# [WHAT THIS TASK INVOLVES]
Restate word for word the lines beginning at the one that contains "plan = Plan(border_leads()" and ending at the one that contains "from typing import Iterable, Sequence"; include both and nothing else.

# [RECORDS SHOWN]
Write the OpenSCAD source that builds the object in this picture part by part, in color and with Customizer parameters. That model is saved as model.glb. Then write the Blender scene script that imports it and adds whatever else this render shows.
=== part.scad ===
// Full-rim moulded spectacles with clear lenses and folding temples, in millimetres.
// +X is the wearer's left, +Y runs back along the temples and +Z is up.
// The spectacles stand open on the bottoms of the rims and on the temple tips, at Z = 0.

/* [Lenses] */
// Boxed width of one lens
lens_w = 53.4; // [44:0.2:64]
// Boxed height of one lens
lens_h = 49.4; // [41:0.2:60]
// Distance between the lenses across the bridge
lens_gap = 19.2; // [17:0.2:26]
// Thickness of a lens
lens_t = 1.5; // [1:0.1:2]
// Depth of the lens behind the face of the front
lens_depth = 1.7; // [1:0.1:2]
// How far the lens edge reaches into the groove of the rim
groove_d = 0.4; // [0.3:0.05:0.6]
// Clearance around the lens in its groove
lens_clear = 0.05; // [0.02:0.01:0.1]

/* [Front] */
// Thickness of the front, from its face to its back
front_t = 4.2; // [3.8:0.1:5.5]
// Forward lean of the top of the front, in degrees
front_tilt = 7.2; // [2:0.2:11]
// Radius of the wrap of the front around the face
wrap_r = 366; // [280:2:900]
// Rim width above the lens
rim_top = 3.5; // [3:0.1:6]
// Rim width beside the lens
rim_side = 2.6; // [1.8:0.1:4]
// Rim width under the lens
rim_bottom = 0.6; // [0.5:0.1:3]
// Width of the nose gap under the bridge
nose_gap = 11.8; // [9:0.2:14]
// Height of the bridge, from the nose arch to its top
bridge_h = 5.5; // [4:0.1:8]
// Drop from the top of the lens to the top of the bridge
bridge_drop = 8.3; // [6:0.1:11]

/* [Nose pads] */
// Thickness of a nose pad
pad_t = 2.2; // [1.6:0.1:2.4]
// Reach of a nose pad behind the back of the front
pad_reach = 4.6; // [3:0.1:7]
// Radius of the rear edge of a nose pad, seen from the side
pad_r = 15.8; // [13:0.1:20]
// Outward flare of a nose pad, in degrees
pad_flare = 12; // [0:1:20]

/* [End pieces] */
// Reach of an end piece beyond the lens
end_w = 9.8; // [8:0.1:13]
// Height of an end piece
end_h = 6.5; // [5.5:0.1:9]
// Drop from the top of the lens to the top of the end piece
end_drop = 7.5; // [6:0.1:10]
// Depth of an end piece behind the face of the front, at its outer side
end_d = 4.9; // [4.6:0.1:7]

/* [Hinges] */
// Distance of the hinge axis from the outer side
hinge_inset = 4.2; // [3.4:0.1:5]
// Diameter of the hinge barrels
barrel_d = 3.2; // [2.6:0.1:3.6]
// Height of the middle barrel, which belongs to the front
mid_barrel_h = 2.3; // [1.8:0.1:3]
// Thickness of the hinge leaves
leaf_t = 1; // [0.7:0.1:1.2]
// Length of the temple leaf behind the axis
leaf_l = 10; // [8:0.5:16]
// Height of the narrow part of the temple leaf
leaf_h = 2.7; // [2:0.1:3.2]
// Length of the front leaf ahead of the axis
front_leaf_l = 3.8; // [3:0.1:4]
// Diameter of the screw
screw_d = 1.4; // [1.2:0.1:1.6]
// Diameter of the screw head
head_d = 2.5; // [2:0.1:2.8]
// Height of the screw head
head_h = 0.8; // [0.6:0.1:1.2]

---

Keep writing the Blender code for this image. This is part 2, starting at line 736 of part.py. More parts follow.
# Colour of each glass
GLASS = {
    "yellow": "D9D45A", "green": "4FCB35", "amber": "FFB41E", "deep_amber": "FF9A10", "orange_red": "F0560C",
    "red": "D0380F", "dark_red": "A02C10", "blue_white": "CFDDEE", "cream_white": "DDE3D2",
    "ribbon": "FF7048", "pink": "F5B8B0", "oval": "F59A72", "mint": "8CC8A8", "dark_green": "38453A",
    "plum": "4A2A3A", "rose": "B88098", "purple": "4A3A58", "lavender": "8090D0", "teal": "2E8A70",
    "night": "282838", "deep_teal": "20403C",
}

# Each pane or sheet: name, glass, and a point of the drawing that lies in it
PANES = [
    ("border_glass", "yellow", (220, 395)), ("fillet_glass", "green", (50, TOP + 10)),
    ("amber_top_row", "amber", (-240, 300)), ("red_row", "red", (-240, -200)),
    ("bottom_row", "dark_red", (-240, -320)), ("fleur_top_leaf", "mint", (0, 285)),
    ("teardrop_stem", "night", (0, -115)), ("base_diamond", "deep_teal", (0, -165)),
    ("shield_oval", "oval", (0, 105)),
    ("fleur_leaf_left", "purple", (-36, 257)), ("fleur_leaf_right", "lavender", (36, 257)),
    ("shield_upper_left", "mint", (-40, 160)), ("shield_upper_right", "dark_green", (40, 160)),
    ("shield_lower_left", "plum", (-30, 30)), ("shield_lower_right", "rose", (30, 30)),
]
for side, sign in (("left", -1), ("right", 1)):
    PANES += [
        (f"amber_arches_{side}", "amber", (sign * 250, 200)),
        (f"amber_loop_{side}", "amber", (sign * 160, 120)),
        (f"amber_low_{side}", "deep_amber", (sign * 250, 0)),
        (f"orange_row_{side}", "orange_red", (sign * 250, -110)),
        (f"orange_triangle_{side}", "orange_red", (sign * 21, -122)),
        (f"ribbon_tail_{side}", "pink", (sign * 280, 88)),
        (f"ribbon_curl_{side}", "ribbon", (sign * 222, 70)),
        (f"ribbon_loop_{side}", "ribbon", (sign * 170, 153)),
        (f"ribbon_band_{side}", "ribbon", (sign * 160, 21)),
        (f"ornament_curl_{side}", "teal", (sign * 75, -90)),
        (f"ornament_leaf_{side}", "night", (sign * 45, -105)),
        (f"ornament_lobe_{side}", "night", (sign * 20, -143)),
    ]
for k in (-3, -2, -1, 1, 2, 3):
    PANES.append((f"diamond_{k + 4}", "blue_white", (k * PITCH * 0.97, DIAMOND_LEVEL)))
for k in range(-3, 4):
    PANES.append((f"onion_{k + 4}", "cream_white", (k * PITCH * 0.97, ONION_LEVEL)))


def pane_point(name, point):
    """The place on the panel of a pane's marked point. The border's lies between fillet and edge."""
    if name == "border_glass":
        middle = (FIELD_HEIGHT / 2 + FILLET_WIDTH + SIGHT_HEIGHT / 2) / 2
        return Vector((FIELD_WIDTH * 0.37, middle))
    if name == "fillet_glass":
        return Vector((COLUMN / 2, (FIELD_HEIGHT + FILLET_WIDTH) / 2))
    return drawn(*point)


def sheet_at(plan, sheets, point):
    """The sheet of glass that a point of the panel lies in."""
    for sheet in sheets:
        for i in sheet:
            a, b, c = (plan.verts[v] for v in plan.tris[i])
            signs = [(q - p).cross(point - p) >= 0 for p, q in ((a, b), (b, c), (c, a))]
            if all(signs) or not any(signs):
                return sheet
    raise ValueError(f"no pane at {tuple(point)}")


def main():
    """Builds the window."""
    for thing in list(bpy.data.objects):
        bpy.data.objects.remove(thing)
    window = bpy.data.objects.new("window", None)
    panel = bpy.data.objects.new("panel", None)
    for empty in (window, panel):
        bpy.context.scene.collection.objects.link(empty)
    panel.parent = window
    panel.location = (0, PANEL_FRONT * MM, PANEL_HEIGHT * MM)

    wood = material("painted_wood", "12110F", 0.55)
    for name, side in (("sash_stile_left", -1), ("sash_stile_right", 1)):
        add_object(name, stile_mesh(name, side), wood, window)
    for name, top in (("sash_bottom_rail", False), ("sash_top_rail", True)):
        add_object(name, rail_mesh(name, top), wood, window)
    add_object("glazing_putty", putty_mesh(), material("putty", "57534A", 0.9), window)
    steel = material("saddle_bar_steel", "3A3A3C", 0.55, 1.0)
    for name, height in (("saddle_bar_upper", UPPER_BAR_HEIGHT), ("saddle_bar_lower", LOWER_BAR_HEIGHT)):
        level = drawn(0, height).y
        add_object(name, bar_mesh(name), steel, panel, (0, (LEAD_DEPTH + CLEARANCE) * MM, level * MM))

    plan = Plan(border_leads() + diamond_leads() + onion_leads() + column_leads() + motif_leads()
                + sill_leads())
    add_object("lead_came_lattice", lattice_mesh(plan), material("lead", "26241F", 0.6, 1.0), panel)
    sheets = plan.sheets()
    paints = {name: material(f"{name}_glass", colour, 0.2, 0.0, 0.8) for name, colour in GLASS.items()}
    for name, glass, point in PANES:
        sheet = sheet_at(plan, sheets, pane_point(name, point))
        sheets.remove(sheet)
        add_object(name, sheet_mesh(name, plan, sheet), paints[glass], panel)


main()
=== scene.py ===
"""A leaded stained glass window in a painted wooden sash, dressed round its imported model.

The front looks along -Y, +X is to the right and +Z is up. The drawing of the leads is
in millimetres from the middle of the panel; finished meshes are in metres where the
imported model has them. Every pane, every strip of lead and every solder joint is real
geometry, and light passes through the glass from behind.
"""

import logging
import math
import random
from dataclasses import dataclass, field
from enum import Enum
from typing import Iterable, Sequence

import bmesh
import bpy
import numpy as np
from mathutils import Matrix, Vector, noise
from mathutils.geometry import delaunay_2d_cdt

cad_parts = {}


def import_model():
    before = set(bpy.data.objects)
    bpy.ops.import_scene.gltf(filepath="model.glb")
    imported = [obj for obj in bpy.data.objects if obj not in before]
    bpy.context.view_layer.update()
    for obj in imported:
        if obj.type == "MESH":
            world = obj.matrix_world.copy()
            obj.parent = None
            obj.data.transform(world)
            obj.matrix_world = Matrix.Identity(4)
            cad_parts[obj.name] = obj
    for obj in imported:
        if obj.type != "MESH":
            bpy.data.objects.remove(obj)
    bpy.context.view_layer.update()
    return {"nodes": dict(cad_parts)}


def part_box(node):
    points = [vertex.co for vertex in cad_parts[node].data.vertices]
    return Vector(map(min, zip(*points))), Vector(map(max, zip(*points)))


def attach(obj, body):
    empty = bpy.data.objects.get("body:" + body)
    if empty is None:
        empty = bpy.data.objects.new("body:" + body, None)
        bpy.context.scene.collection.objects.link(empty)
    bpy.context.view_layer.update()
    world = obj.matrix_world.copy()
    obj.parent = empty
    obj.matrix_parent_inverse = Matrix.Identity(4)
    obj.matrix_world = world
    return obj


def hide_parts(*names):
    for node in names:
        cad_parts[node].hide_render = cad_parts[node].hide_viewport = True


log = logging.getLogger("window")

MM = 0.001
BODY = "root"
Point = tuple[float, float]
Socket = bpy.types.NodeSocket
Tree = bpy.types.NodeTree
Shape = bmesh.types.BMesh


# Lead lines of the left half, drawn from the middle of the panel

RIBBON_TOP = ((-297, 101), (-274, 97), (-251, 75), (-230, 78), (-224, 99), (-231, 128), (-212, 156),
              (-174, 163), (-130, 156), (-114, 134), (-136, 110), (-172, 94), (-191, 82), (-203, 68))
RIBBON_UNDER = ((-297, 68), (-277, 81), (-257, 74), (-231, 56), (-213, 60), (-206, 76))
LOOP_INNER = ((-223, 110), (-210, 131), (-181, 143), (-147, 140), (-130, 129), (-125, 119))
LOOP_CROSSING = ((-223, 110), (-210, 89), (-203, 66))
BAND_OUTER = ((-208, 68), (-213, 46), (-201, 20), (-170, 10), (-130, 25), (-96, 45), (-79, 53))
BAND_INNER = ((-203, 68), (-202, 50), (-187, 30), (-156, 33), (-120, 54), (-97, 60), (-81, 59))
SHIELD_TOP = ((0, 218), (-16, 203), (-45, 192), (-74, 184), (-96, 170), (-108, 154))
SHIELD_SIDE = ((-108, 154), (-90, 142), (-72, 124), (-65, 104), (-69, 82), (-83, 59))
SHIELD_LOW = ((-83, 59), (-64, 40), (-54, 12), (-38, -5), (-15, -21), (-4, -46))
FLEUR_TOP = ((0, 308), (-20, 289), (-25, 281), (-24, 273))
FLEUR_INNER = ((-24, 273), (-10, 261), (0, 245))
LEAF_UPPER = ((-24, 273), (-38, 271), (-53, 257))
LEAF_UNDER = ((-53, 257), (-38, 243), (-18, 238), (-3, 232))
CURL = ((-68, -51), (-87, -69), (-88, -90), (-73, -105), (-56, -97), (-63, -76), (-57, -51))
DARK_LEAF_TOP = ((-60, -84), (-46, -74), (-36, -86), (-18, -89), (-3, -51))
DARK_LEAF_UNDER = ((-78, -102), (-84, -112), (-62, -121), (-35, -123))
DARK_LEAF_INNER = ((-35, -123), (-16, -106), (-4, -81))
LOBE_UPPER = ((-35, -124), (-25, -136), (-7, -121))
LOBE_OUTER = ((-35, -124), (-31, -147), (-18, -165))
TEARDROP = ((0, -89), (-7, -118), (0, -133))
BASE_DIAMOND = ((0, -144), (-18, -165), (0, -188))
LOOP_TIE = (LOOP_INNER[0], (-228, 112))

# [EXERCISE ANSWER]
    plan = Plan(border_leads() + diamond_leads() + onion_leads() + column_leads() + motif_leads()
                + sill_leads())
    add_object("lead_came_lattice", lattice_mesh(plan), material("lead", "26241F", 0.6, 1.0), panel)
    sheets = plan.sheets()
    paints = {name: material(f"{name}_glass", colour, 0.2, 0.0, 0.8) for name, colour in GLASS.items()}
    for name, glass, point in PANES:
        sheet = sheet_at(plan, sheets, pane_point(name, point))
        sheets.remove(sheet)
        add_object(name, sheet_mesh(name, plan, sheet), paints[glass], panel)


main()
=== scene.py ===
"""A leaded stained glass window in a painted wooden sash, dressed round its imported model.

The front looks along -Y, +X is to the right and +Z is up. The drawing of the leads is
in millimetres from the middle of the panel; finished meshes are in metres where the
imported model has them. Every pane, every strip of lead and every solder joint is real
geometry, and light passes through the glass from behind.
"""

import logging
import math
import random
from dataclasses import dataclass, field
from enum import Enum
from typing import Iterable, Sequence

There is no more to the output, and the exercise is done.